Но тем не менее даже если древнеанглийский поэт вправе судить поступки своих повелителей и королей - его суд печален: ни сказителю, ни слушателям неизвестно, что можно противопоставить "героическому духу Севера", какой из человеческих добродетелей дано с ним сравниться и даже удостоиться, наверное, большей славы. Говоря о поэзии англосаксов, О. А. Смирницкая приводит слова Ч. Кеннеди из книги "Древнеанглийская поэзия": "Человек здесь делает то, что он может и что он должен, но то, что он может, оказывается недостаточным, а то, что он должен, ведет к крушению". Не правда ли, сквозь трагизм проступает отчаяние? Заменим слово "человек" на слово "эльф" - разве не получим мы ясного описания безнадежной борьбы героев толкиновского "Сильмариллиона", сыновей Феанора?

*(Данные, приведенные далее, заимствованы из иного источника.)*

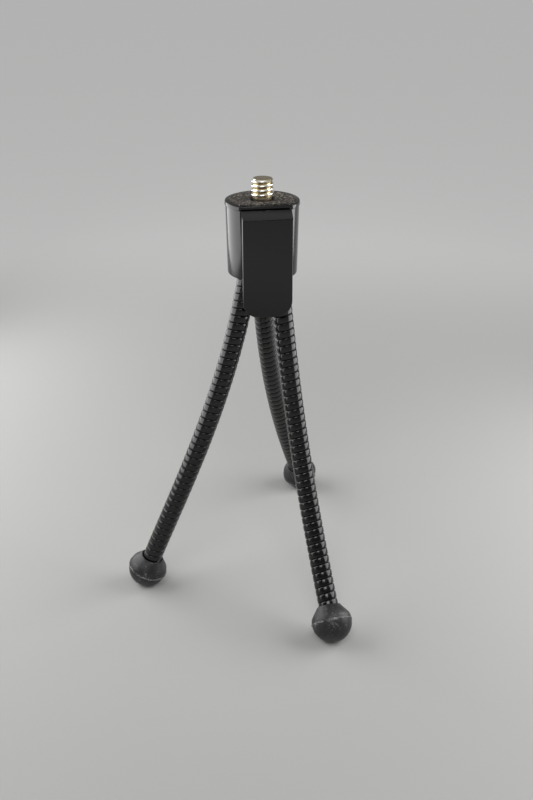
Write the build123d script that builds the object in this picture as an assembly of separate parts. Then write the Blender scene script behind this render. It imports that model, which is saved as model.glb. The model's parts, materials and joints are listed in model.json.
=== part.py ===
from build123d import *
from math import cos, radians, sin
import os

os.makedirs("parts", exist_ok=True)

# A pocket tripod: a small moulded head that carries a quarter inch camera screw
# through a grip pad, a sprung pocket clip on the head's flat, and three bendy
# gooseneck legs that end in rubber balls. Sizes are in millimetres.
# The floor is z = 0, the clip faces -Y, and the origin is on the floor in the
# middle of the footprint.

# Stance
STAND_HEIGHT = 120.9
LEG_CIRCLE_RADIUS = 4.9
LEG_ROOT_DROP = 20.0
STEPS_PER_TURN = 8
LEAN_TRIES = 40

# Each leg's place on the head's underside, the way it heads at its root and tip,
# and its lean from upright at root, middle and tip, in degrees, as it stands
LEGS = {
    "left": {"socket": -150, "heading": (-140, -198), "lean": (14.1, 21.7, 21.2), "turns_in_head": 4},
    "front": {"socket": -30, "heading": (-65, -83), "lean": (10.4, 21.9, 46.1), "turns_in_head": 2},
    "rear": {"socket": 90, "heading": (75, 55), "lean": (15.7, 26.6, 31.6), "turns_in_head": 2},
}

# Gooseneck: a wide flat-backed wire wound over a round wire core
TURN_PITCH = 2.15
TURNS_IN_ALL = 51
TURNS_IN_FOOT = 2
FIRM_TURNS = (2, 7, 8, 8)
BEND_TURNS = 4
GOOSENECK_RADIUS = 2.95
GROOVE_DEPTH = 0.42
SHOULDER_DROP = 0.08
BORE_RADIUS = 1.9
CORE_WIRE = 0.65
CORE_CLEARANCE = 0.08
RIB_SHARES = (0.0, 0.16, 0.5, 0.84)

# Head shell
HEAD_TOP_RADIUS = 10.65
HEAD_BOTTOM_RADIUS = 10.0
HEAD_HEIGHT = 21.1
FLAT_OFFSET = 7.5
WALL = 1.2
TOP_WALL = 1.8
LIP_HEIGHT = 1.2
LIP_STEP = 0.2
TOP_CHAMFER = 0.3
BOTTOM_FILLET = 1.5
RIM_WIDTH = 1.3
FLAT_RIM_WIDTH = 0.8
RECESS_DEPTH = 0.9
FIT_CLEARANCE = 0.08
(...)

Делать, что подобает; исполняя свой долг, следовать клятве. В "Сильмариллионе" так следует клятве Финрод - и отдает жизнь, чтобы ее сдержать. Так следует королевскому долгу Финголфин, принимая участие в бегстве Нолдор против собственной воли, "ибо он не желал бросить народ свой, стремящийся уйти" (подобную ситуацию современному человеку наверное понять немного сложней чем ситуацию Финрода). И так же верны принесенной Клятве сыновья Феанора, готовые служить ей несмотря ни на что без надежды исполнить... В темный час своей судьбы перед лицом одного из Владык Арды Феанор говорит так: "Многими бедами угрожают нам... но одного не сказали: что мы пострадаем от трусости; от малодушия или от страха перед малодушием. Потому объявляю я что мы пойдем вперед и вот что добавлю я к вашему приговору: деяния наши станут воспевать в песнях, пока длятся дни Арды". Чем не достойное выражение "героического духа Севера"? Разве после Падения Нолдор не сбылось это гордое пророчество Феанора в судьбах разрушенного Белерианда? "Однако поэты воистину выше самого героизма": мрачная тень роковой осужденности лежит на страницах "Сильмариллиона", повествующих об исполнении Клятвы Феанора.
Ибо, по Толкину, еще один аспект долга, как представляется мне,- недеяние. НЕ сделать того, чего НЕ подобает делать то есть - не нарушить запрет. И порой подобное испытание оказывается самым трудным.
Основной запрет "Властелина Колец" таков: те, кто стоят на стороне Света, не могут использовать силу, которую дает Кольцо Власти поскольку это Кольцо Врага. На первый взгляд, странно: разве нельзя использовать силу Врага против него самого, в согласии с поговоркой, которую припоминает Король Теоден: "Часто злая воля сама наносит себе злейший удар"? Ведь говорит же гном Гимли о неодолимом страхе, оружии Мертвых, призванных Арагорном на помощь: "Странным и удивительным мне показалось, что планы Врага разрушили призраки страха и тьмы. Он пострадал от своего же оружия!" Толкин отвечает: нет. Арагорн - и причем только он - может в час нужды призвать Мертвых в силу неоспоримого наследного права; но ситуация с Кольцом - иная. Описывается она так: "Саурон отковал Кольцо в одиночестве, и оно принадлежит ему, и оно исполнено зла". Более того, Кольцо само искушает возможностью использовать силу, заключенную в нем, для того, чтобы получить власть, необходимую для достижения любой цели, - а подобное искушение страшно тем, что цель может быть сколь угодно возвышенной и благородной: например, защитить родной Город или помочь обездоленным и несчастным. Эльронд сказал на Совете: "Мощь его слишком велика. Не каждый в силах владеть им - лишь тот, кто и сам одарен великим могуществом; и для такого владельца Кольцо несравненно опасней. Одна только жажда им обладать уже совращает сердца". Но легко ли тому, чей Город в беде и чей долг - спасти этот Город, отказаться от мысли хотя бы попробовать применить столь могущественное средство?